At CES, some high-tech toys to capture your attention — VIDEO

Enter a room looking at an exo-bionic racing robot, and end up on the other side with 3-D-printed cars.

A wide array of gadgets awaited visitors at CES 2017, the mammoth trade show that is expected to draw 175,000 this year.

The 50th anniversary version of the electronics trade show had more items to peruse than ever before.

Among the 3,800 exhibitors across 2.5 million square feet, these are some of the items that stood out.

KSCAT headphones

Listen to music while you swim.

“It has Bluetooth and MP3. Two in one,” said Mingjun Chen, with Shenzhen RDT Digital Technology Co. Ltd, which is behind the KSCAT (pronounced “kiss-kat”) brand.

The device can store 8 GB of data, which translates to about six hours of continuous MP3 play.


 


Triple layered earbuds block water from going into the ear canal and protect audio quality.

The headphones have a secure, snug but comfortable fit around the back of the head, freeing up hands for out-of-water Bluetooth-enabled wear as well.

Polaroid Loop Home Security System

Posting photos to your Facebook account while on vacation can be an invitation to criminals to break into your home. To keep your mind at ease whether your are 10,000 miles from home or just 10, Polaroid Hoop offers an easy-to-use and affordable home protection system. The stylish, wide-angle cameras shoot at 1080p, have a capture range of 140 degrees and are embedded with sensors to detect movement.

When the camera captures an event, a notification is sent to the homeowner’s phone via Polaroid Loop’s app. The homeowner can then stream live footage. Several cameras can be set up around the home and accessed via the app. What distinguishes Polaroid Loop from competitors is an algorithm that enables it over time to distinguish between normal movement at home and unusual activity. The camera retails for $199.

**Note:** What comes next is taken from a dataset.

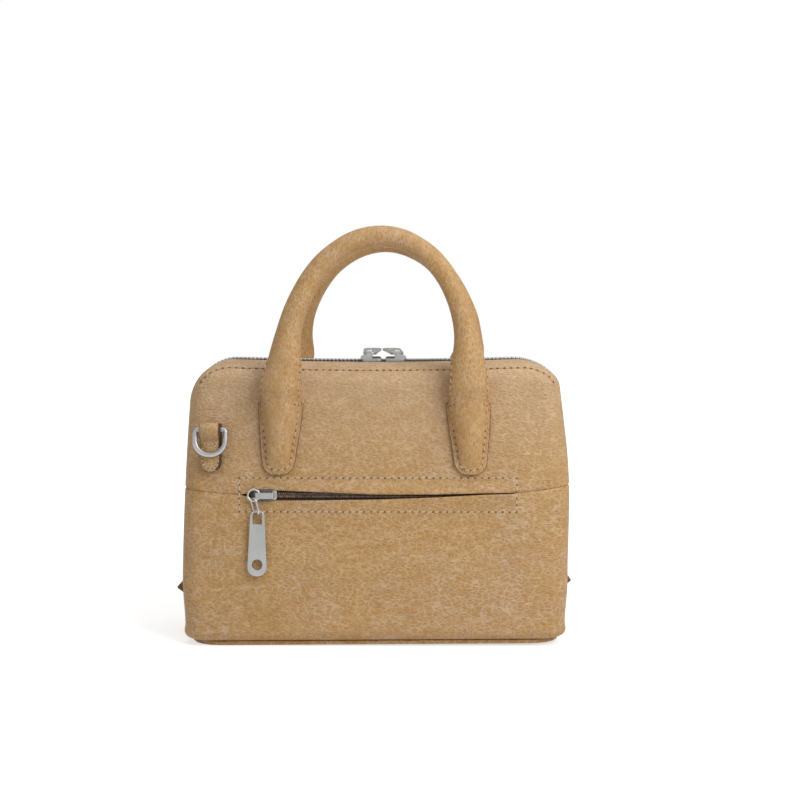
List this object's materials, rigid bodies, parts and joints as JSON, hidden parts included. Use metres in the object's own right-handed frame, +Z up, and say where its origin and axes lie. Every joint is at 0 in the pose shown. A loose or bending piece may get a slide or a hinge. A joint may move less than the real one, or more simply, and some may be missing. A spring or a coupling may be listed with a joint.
{
  "type": "small leather satchel",
  "caption": "Small tan leather satchel with rolled handles, a zip over the top, a zip pocket in front and D-rings for a strap.",
  "frame": {"origin": "centre of the base panel's underside, where the bag stands", "axes": "+Z up, the pocket side faces -Y, +X to the right as seen from the front"},
  "size_m": [0.2378, 0.0898, 0.2412],
  "materials": {
    "tan_leather": "pebbled grain, soft sheen",
    "edge_leather": "dark painted edge",
    "brown_tape": "woven zip tape",
    "nickel": "satin nickel plate",
    "coil": "moulded coil",
    "lining_cloth": "plain woven cloth",
    "board": "plain stiffener board",
    "cord_core": "soft cotton cord"
  },
  "bodies": {
    "bag": {"front_lower_panel": "tan_leather", "front_upper_panel": "tan_leather", "back_lower_panel": "tan_leather", "back_upper_panel": "tan_leather", "base_panel": "tan_leather", "base_board": "board", "front_lining": "lining_cloth", "back_lining": "lining_cloth", "base_lining": "lining_cloth", "slip_pocket": "lining_cloth", "top_zip_tape_front": "brown_tape", "top_zip_tape_back": "brown_tape", "top_zip_teeth_front": "nickel", "top_zip_teeth_back": "nickel", "zip_end_tab_left": "edge_leather", "zip_end_tab_right": "edge_leather", "pocket_zip_tape_upper": "brown_tape", "pocket_zip_tape_lower": "brown_tape", "pocket_zip_teeth_upper": "coil", "pocket_zip_teeth_lower": "coil", "pocket_pouch": "lining_cloth", "front_handle_tab_left": "tan_leather", "front_handle_tab_right": "tan_leather", "back_handle_tab_left": "tan_leather", "back_handle_tab_right": "tan_leather", "ring_tab_front": "tan_leather", "ring_tab_back": "tan_leather"},
    "front_handle": {"front_handle": "tan_leather", "front_handle_core": "cord_core"},
    "back_handle": {"back_handle": "tan_leather", "back_handle_core": "cord_core"},
    "top_slider_left": {"top_slider_left": "nickel"},
    "top_slider_right": {"top_slider_right": "nickel"},
    "top_puller_left": {"top_puller_left": "nickel"},
    "top_puller_right": {"top_puller_right": "nickel"},
    "pocket_slider": {"pocket_slider": "nickel"},
    "pocket_pull_ring": {"pocket_pull_ring": "nickel"},
    "pocket_pull_link": {"pocket_pull_link": "nickel"},
    "pocket_puller": {"pocket_puller": "nickel"},
    "d_ring_front": {"d_ring_front": "nickel"},
    "d_ring_back": {"d_ring_back": "nickel"}
  },
  "joints": [
    {"name": "front_handle_fold", "type": "hinge", "parent": "bag", "child": "front_handle", "pos_m": [0, -0.0362, 0.1523], "axis": [1, 0, 0], "range_deg": [-12, 70]},
    {"name": "back_handle_fold", "type": "hinge", "parent": "bag", "child": "back_handle", "pos_m": [0, 0.0362, 0.1523], "axis": [-1, 0, 0], "range_deg": [-12, 70]},
    {"name": "top_zip_left", "type": "slide", "parent": "bag", "child": "top_slider_left", "axis": [-1, 0, 0], "range_m": [0, 0.032]},
    {"name": "top_zip_right", "type": "slide", "parent": "bag", "child": "top_slider_right", "axis": [1, 0, 0], "range_m": [0, 0.024]},
    {"name": "top_puller_left_flip", "type": "hinge", "parent": "top_slider_left", "child": "top_puller_left", "pos_m": [-0.0037, 0, 0.1677], "axis": [1, 0, 0], "range_deg": [0, 150]},
    {"name": "top_puller_right_flip", "type": "hinge", "parent": "top_slider_right", "child": "top_puller_right", "pos_m": [0.0127, 0, 0.1677], "axis": [1, 0, 0], "range_deg": [0, 150]},
    {"name": "pocket_zip", "type": "slide", "parent": "bag", "child": "pocket_slider", "axis": [1, 0, 0], "range_m": [0, 0.13]},
    {"name": "pull_ring_swing", "type": "hinge", "parent": "pocket_slider", "child": "pocket_pull_ring", "pos_m": [-0.0659, -0.03729, 0.08755], "axis": [0, 0.1014, 0.9948], "range_deg": [0, 30]},
    {"name": "pull_link_swing", "type": "hinge", "parent": "pocket_pull_ring", "child": "pocket_pull_link", "pos_m": [-0.0692, -0.03762, 0.08427], "axis": [-1, 0, 0], "range_deg": [0, 45]},
    {"name": "puller_swing", "type": "hinge", "parent": "pocket_pull_link", "child": "pocket_puller", "pos_m": [-0.0692, -0.03823, 0.07837], "axis": [-1, 0, 0], "range_deg": [0, 60]},
    {"name": "d_ring_front_swing", "type": "hinge", "parent": "bag", "child": "d_ring_front", "pos_m": [-0.094, -0.03517, 0.12484], "axis": [-1, 0, 0], "range_deg": [0, 150]},
    {"name": "d_ring_back_swing", "type": "hinge", "parent": "bag", "child": "d_ring_back", "pos_m": [0.094, 0.03517, 0.12484], "axis": [1, 0, 0], "range_deg": [0, 150]}
  ]
}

Duo Slim iPhone Speaker and Charging Case

The iPhone offers many features, but quality audio isn’t one of them. And while you can attach your phone via Bluetooth to high-fidelity speakers, that isn’t convenient if you are going for a walk in the park. California-based PERI has developed an affordable, compact solution by integrating a stereo system into a standard iPhone battery case. Billing itself as “two accessories for the price of one,’’ the Duo Slim will retail for $129 for the iPhone 7 and $149 for the iPhone 7 Plus. However, shrewd buyers can order one for as little as $69 through Kickstarter. The backside of the Duo Slim contains two circular, silver speakers offering rich sound. It turns your iPhone into a 100-decibel boombox while giving 100% battery backup. The Duo Slim is an Apple-certified product.

Speck Presidio iPhone case

Drop your phone from 10 feet high and your phone is supposed to survive unscathed.

At Speck’s booth people lined up to have a go at making a phone take a nosedive. Throw a beanbag at the right spot, and a crowd clapped their hands as the phone hit the ground.


 


Speck spokeswoman Carly Rickards said the company discovered a new shock-absorbent material, called IMPACTIUM.

“When the phone falls it absorbs the fall really nicely and there’s some geometry inside the case that kinds of acts like springs, so when you drop the phone you’ll be protected,” Rickards said.

Denso barista robot

At the display for Japanese manufacturer Denso, the smell of roasted coffee beans guided many passers-by past an autonomous three-wheeled bike and other items from the auto parts maker.

The trend in all industries is more and more machines replacing humans, and now, based on the quality of the coffee brewed by Denso’s Cobotta robot, the Starbucks and local coffee shops of the world should take pause.


 


Two robot arms packed and shook the grounds into a bitter brew for six spectators at a time. The robot is meant to help people accomplish tasks, from cooking to conducting lab research.

HPB hand-motion blender

The focus of Taiwanese manufacturer HPB Optoelectronics’ display for its hand-gesture recognition technology was meant to show passers-by how they can take a call from their car with a wave and control volume with a twirl of their finger.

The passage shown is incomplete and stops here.